▸ THE EXERCISE
Some lines in the listing below may include the string "imported". How many are there? Give only the number.

** start **

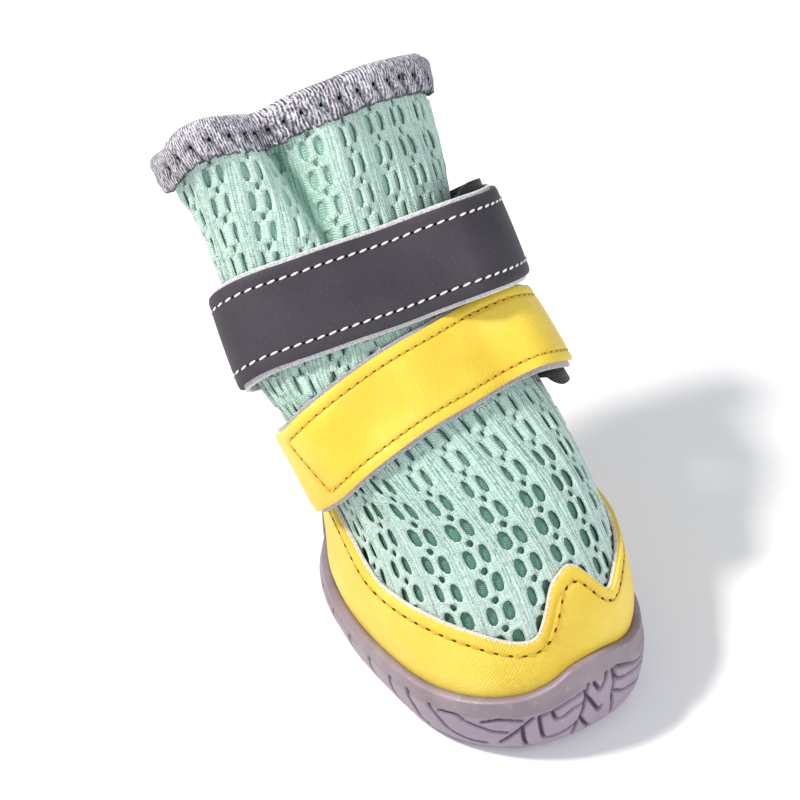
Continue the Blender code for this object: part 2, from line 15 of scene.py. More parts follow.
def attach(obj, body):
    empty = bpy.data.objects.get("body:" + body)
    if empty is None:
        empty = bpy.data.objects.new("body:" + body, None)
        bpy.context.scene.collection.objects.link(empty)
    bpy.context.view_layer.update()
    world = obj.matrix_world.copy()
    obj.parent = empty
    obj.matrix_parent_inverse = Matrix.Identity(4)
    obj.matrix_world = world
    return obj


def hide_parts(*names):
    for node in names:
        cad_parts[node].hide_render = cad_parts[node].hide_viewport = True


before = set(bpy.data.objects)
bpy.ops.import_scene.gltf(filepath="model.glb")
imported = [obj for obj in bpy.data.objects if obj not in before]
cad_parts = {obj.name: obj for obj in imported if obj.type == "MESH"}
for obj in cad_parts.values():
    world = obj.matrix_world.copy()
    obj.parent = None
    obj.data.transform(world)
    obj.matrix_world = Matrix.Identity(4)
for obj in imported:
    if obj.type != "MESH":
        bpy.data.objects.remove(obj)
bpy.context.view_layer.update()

** end **

▸ TASK RESPONSE
3